***** Dataset entries *****

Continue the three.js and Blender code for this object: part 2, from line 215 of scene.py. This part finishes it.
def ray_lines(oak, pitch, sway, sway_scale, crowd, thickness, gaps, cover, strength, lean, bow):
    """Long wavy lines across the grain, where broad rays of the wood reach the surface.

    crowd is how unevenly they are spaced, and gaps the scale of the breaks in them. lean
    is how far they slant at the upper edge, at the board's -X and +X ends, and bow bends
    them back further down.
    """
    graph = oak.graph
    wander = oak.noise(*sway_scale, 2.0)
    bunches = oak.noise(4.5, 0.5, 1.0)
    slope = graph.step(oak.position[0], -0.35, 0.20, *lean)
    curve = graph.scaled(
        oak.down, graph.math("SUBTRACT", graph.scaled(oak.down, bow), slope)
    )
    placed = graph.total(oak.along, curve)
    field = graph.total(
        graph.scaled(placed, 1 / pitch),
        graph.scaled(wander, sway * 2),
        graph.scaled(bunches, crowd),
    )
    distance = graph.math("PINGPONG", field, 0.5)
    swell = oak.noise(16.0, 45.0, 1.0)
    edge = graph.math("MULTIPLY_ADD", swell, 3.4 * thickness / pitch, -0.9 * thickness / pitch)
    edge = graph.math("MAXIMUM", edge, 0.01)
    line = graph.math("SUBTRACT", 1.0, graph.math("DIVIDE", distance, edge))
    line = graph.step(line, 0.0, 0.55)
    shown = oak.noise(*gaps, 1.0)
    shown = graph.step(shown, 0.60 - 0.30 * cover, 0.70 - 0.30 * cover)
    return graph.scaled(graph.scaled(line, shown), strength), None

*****
***** Dataset entries *****

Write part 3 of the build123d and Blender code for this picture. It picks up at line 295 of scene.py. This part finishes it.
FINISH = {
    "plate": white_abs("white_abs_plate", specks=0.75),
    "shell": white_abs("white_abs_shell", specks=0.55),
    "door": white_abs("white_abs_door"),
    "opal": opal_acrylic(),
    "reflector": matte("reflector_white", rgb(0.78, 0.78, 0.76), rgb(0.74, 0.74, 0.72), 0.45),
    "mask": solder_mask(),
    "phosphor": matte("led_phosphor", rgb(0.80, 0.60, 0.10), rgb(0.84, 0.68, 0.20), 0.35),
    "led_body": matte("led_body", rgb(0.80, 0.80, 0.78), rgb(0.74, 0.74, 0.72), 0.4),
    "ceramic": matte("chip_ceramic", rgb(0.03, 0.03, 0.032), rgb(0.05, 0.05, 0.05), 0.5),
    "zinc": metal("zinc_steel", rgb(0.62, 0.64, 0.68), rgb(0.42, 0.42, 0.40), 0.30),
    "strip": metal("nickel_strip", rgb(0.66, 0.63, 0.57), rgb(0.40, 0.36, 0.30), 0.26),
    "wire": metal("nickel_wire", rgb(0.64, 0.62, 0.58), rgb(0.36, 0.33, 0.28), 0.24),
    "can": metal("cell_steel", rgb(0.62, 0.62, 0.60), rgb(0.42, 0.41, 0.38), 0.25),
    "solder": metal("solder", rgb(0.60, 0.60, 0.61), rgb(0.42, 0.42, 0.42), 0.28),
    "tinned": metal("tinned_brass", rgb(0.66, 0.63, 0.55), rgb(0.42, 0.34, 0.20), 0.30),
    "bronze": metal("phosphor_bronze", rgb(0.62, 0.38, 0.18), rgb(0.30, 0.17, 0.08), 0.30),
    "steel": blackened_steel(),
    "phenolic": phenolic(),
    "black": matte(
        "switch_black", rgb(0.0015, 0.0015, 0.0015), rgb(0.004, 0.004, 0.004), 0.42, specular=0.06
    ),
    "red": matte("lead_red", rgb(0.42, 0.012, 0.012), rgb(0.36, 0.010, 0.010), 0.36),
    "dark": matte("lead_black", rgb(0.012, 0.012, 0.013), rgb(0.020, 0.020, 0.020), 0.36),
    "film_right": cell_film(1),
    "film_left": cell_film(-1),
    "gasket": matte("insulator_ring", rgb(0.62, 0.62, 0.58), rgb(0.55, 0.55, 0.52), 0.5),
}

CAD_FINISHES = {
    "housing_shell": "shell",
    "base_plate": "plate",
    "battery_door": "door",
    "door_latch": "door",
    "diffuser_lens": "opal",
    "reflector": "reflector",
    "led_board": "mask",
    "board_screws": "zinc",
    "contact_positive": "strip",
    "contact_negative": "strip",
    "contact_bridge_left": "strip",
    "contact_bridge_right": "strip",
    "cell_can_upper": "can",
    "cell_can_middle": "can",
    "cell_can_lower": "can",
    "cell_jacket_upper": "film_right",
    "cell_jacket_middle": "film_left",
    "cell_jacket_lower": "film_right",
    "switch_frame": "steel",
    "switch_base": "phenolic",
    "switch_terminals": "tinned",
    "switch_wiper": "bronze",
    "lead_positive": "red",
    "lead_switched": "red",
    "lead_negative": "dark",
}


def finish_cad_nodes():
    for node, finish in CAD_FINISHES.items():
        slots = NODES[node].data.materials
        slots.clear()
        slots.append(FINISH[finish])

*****

**What the exercise asks**
Only the lines from the one with "Continue the three.js" up to the one with "reach the surface." should be repeated, both included, exactly as they appear.

**Result below**
Continue the three.js and Blender code for this object: part 2, from line 215 of scene.py. This part finishes it.
def ray_lines(oak, pitch, sway, sway_scale, crowd, thickness, gaps, cover, strength, lean, bow):
    """Long wavy lines across the grain, where broad rays of the wood reach the surface.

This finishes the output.